Orkin Pest Control Employees Hosted Pizza Parties To Forge Customer Signatures

Posted on the 15 May 2012 by Rogershuler @RogerShuler

The Orkin Man


We've reported on a lot of outrages in the almost five years that we've been writing a blog on justice issues. But perhaps our most outrageous post came last week when we reported that employees for Orkin Pest Control had hosted pizza parties to forge customer signatures on termite inspections that had not been performed.
Why is this so appalling? Well, for one, termite control is a pretty important topic for most homeowners. If an inspection is not performed properly, your house can be eaten out from underneath you--and you are blissfully unaware of a problem until it's too late. Two, it takes some grotesquely cynical minds to turn an act of blatant fraud into the theme for a party.
Perhaps this should come as no surprise when you consider that the parent company for Orkin is Atlanta-based Rollins Inc. That firm is run by the family that produced Ted Rollins, the CEO of Campus Crest Communities and a central figure in a dubious Alabama divorce case that left his ex wife and two daughters on food stamps.
We've already shown that Ted Rollins and his company have a proclivity for falsifying documents. Now we learn that the company headed by his billionaire cousins, Randall and Gary Rollins, engages in similar behavior. Is this some sort of nasty family trait that is passed down through the generations? Let's consider what we know about Ted Rollins:
* In his divorce from Sherry Rollins, he signed a child-support affidavit, under penalty of perjury, stating that he made roughly $50,000 a year. That was listed as his only income, even though he was a principal in at least two major business ventures and had the use of three private jet craft;
* In a discrimination lawsuit, former Campus Crest employee Heather McCormack said a company executive asked her to falsify an apartment-occupancy report in connection with the sale of the property to a major investor, Harrison Street Real Estate of Chicago.
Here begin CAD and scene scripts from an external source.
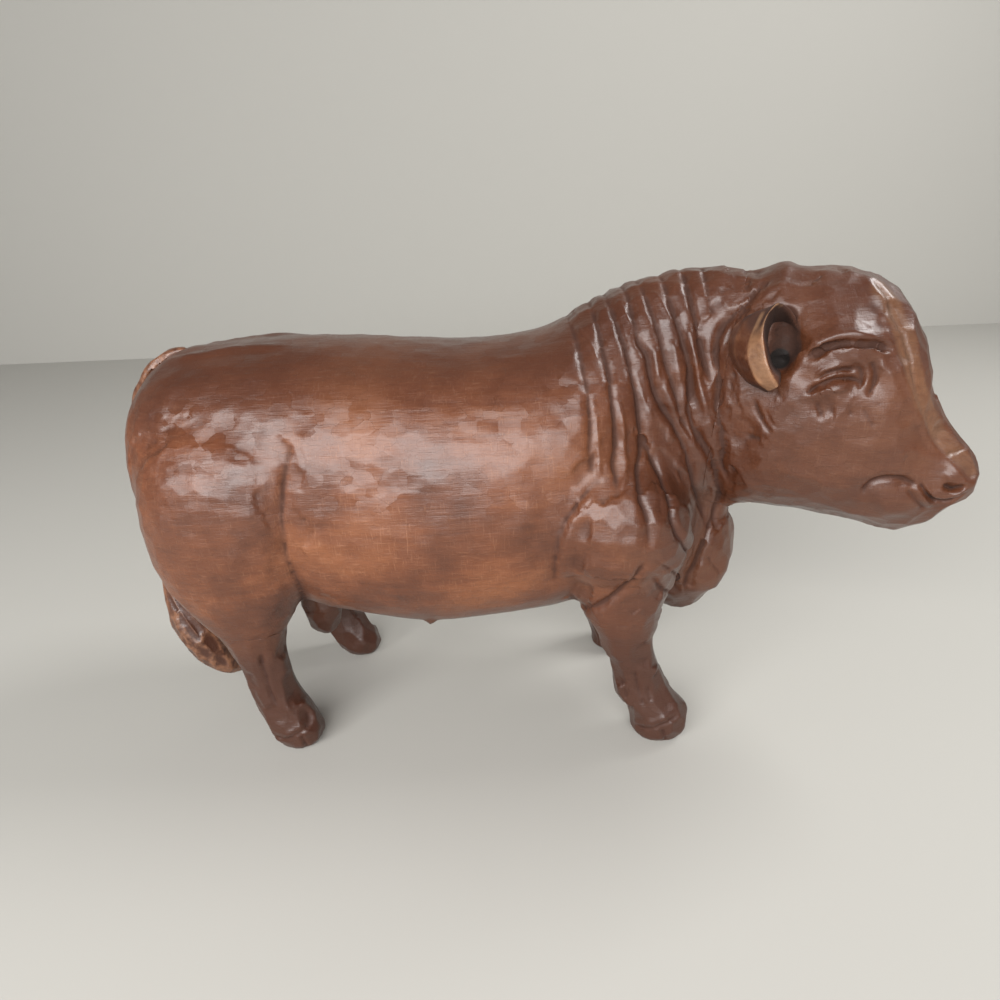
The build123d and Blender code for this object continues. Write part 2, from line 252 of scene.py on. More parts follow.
# Flats on the trunk
# Chisel flats left all over the trunk, faint on the flank and plain to see on rump, ribs and the
# shoulder's upper edge, where they catch the light. A chisel is size, tilt, depth and seed.
trunk_chisel = ((9 * mm, 6 * mm), 0.05, 0.10 * mm, 3)
trunk_cover = 0.8
trunk_front, trunk_fade = 18 * mm, 20 * mm
trunk_foot, trunk_foot_fade = 60 * mm, 15 * mm
flat_limit = 0.8 * mm
gouge_sweep = 42 * mm
dish_tries, dish_gap, dishes_near, least_lean = 6000, 0.5, 6, 0.4
patch_edge = 3
body_middle, body_across = Vector((0, 0, 0)), Vector((0, 1, 0))
search_ways = np.arange(0.24, 0.5, 0.004)
flat_patches = (
    ((172, 438), 19, 0.10, 0.30, (5.5, 5.0)),
    ((228, 448), 16, 0.10, 0.30, (6.0, 5.0)),
    ((335, 435), 19, 0.08, 0.25, (7.5, 5.0)),
    ((378, 478), 16, 0.08, 0.25, (6.5, 4.5)),
    ((483, 415), 11, 0.07, 0.20, (7.5, 8.0)),
    ((522, 425), 10, 0.07, 0.20, (7.5, 7.0)),
    ((568, 402), 12, 0.08, 0.25, (7.0, 6.0)),
)


def skin_of(piece):
    """A tree of the mesh's faces, for sight lines and nearest points."""
    return BVHTree.FromObject(piece, bpy.context.evaluated_depsgraph_get())


def seen(skin, pixels):
    """The points of the skin behind these pixels, or nearest to their lines of sight."""
    points = []
    for pixel in pixels:
        aim = sight(pixel)
        hit = skin.ray_cast(view_place, aim)[0]
        if hit is None:
            tries = [skin.find_nearest(view_place + aim * way) for way in search_ways]
            hit = min(tries, key=lambda found: found[3])[0]
        points.append(hit)
    return points


def mirrored(skin, points, middle, across):
    """The same points on the skin of the other side of a middle plane."""
    return [skin.find_nearest(point - across * 2 * (point - middle).dot(across))[0] for point in points]


def both_sides(skin, pixels, middle=body_middle, across=body_across):
    """The points of the skin behind these pixels, and the same points on its other side."""
    points = seen(skin, pixels)
    return points, mirrored(skin, points, middle, across)


def patch(places, centre, radius):
    """How far each point lies inside a round patch with a soft edge."""
    return np.clip((1 - np.linalg.norm(places - np.array(list(centre)), axis=1) / radius) * patch_edge, 0, 1)


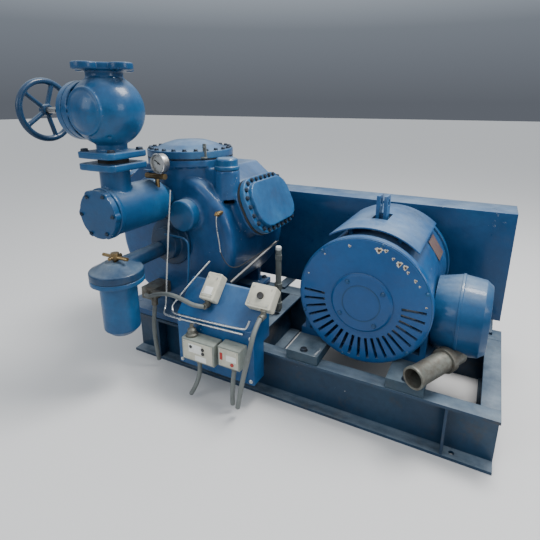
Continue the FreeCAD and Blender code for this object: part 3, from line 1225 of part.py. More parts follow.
os.makedirs("parts", exist_ok=True)
for item in SUBPARTS:
    if item.Shape.isNull() or not item.Shape.isValid():
        raise RuntimeError(f"{item.Label} has no valid shape")
    item.Shape.exportStep(f"parts/{item.Label}.step")
    print(item.Label, len(item.Shape.Solids), "solids", round(item.Shape.Volume / 1000), "cm3")
print(len(SUBPARTS), "sub-parts")
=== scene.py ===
import json
import math

import bmesh
import bpy
from mathutils import Matrix, Vector


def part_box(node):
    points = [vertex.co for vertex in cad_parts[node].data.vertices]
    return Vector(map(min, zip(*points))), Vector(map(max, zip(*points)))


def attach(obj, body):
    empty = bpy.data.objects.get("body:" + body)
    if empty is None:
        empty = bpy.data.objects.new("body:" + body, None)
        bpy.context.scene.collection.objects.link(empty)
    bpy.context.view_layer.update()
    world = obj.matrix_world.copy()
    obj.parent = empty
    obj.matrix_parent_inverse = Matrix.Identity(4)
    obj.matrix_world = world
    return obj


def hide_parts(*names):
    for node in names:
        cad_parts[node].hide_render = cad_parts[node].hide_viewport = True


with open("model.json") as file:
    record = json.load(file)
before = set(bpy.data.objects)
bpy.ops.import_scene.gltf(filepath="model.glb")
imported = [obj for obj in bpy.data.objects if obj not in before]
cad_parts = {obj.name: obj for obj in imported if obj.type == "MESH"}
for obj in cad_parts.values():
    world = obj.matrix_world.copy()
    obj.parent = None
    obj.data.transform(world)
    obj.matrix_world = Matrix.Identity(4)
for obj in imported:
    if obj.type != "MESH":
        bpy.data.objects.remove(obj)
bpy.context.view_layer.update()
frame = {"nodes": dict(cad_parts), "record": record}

# ---------------------------------------------------------------- materials


def new_material(name):
    material = bpy.data.materials.new(name)
    material.use_nodes = True
    tree = material.node_tree
    shader = tree.nodes["Principled BSDF"]
    return material, tree, shader


def node(tree, kind, **values):
    item = tree.nodes.new(kind)
    for key, setting in values.items():
        if key in item.inputs:
            item.inputs[key].default_value = setting
        else:
            setattr(item, key, setting)
    return item


def noise(tree, scale, detail=6.0, roughness=0.6):
    coords = node(tree, "ShaderNodeTexCoord")
    item = node(tree, "ShaderNodeTexNoise", Scale=scale, Detail=detail, Roughness=roughness)
    tree.links.new(coords.outputs["Object"], item.inputs["Vector"])
    return item.outputs["Fac"]


def ramp(tree, source, stops):
    item = node(tree, "ShaderNodeValToRGB")
    elements = item.color_ramp.elements
    while len(elements) < len(stops):
        elements.new(0.5)
    for element, (position, colour) in zip(elements, stops):
        element.position = position
        element.color = (*colour, 1.0)
    tree.links.new(source, item.inputs["Fac"])
    return item.outputs["Color"]


def grey(level):
    return (level, level, level)


def mix(tree, factor, first, second, blend="MIX"):
    item = node(tree, "ShaderNodeMix", data_type="RGBA", blend_type=blend)
    for socket, source in ((item.inputs["Factor"], factor), (item.inputs["A"], first),
                           (item.inputs["B"], second)):
        if isinstance(source, (int, float)):
            socket.default_value = source
        elif isinstance(source, tuple):
            socket.default_value = (*source, 1.0)
        else:
            tree.links.new(source, socket)
    return item.outputs["Result"]


def bump(tree, shader, height, strength, distance, onto=None):
    item = node(tree, "ShaderNodeBump", Strength=strength, Distance=distance)
    tree.links.new(height, item.inputs["Height"])
    if onto is not None:
        tree.links.new(onto, item.inputs["Normal"])
    tree.links.new(item.outputs["Normal"], shader.inputs["Normal"])
    return item.outputs["Normal"]


def paint(name, colour, dark, light, dirt=0.35, chips=0.25, rough=0.34, dirt_colour=(0.05, 0.04, 0.03),
          dusting_and_highlight=0.35):
    """Old brushed machine enamel: uneven colour, grime, upward faces paled by a dusting and a painted sky
    highlight, chips down to primer and metal.
    """
    material, tree, shader = new_material(name)
    broad = noise(tree, 3.5, 5)
    base = ramp(tree, broad, [(0.25, dark), (0.5, colour), (0.8, light)])
    fine = noise(tree, 38, 8, 0.7)
    base = mix(tree, ramp(tree, fine, [(0.42, grey(0)), (0.75, grey(0.5))]), base, dark)
    grime = noise(tree, 9, 9, 0.72)
    mask = ramp(tree, grime, [(0.55, grey(0)), (0.78, grey(dirt))])
    base = mix(tree, mask, base, dirt_colour)
    # Upward faces are paled toward blue-grey: partly a dusting, partly a painted sky highlight on top
    # faces.
    facing = node(tree, "ShaderNodeNewGeometry")
    upward = node(tree, "ShaderNodeSeparateXYZ")
    tree.links.new(facing.outputs["Normal"], upward.inputs[0])
    top_dusting_and_highlight_mask = ramp(tree, upward.outputs["Z"], [(0.62, grey(0)), (0.98, grey(dusting_and_highlight))])
    patchy = ramp(tree, noise(tree, 6, 8, 0.7), [(0.35, grey(0.25)), (0.65, grey(1))])
    top_dusting_and_highlight_mask = mix(tree, 1.0, top_dusting_and_highlight_mask, patchy, "MULTIPLY")
    base = mix(tree, top_dusting_and_highlight_mask, base, (0.36, 0.44, 0.50))
    scratch = noise(tree, 55, 6, 0.75)
    area = noise(tree, 5, 3, 0.5)
    joined = node(tree, "ShaderNodeMath", operation="MULTIPLY")
    tree.links.new(scratch, joined.inputs[0])
    tree.links.new(area, joined.inputs[1])
    chip = ramp(tree, joined.outputs[0], [(0.455 - 0.06 * chips, grey(0)), (0.465 - 0.06 * chips, grey(1))])
    base = mix(tree, chip, base, (0.48, 0.5, 0.48))
    tree.links.new(base, shader.inputs["Base Color"])
    level = ramp(tree, noise(tree, 14, 6), [(0.3, grey(rough - 0.08)), (0.7, grey(rough + 0.2))])
    tree.links.new(level, shader.inputs["Roughness"])
    shader.inputs["Specular IOR Level"].default_value = 0.25
    shader.inputs["Coat Weight"].default_value = 0.25
    shader.inputs["Coat Roughness"].default_value = 0.13
    skin = bump(tree, shader, noise(tree, 120, 4), 0.25, 0.0012)
    bump(tree, shader, noise(tree, 22, 3), 0.3, 0.004, skin)
    return material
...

In other words, Ted Rollins' company tried to defraud one of its own investors.
That leads us to the Orkin pizza parties, which would be a funny story--if it wasn't so sad. Here is how a Florida man named Jack Cox described the parties for a series of articles about Orkin by John F. Sugg, of the Atlanta alternative weekly Creative Loafing:
Cox, a former Orkin inspector in Tampa, was asked during a deposition in 2001 if he had ever forged customers' signatures to re-inspection tickets, meaning the homes hadn't been scoped for termites and were vulnerable -- or, perhaps, were about ready to collapse from termite damage. 
Cox pondered the number of forgeries he had committed, and concluded that "if you do a hundred a month, that's 1,200 a year. So it might be over 1,000. ... In fact, we've had parties, kind of like a party, sat down, and all of us sat down in a room and did them." Often, according to court documents, pizzas were served as Orkin employees industriously forged their trusting clients' signatures to stacks of documents, giving a special and well-known meaning to the term "pizza party" within the company.

No wonder Randall and Gary Rollins are billionaires. It must be easy to rake in big bucks when you charge customers for work that is not performed. It looks like Ted Rollins is employing a similar business "strategy" with Campus Crest Communities.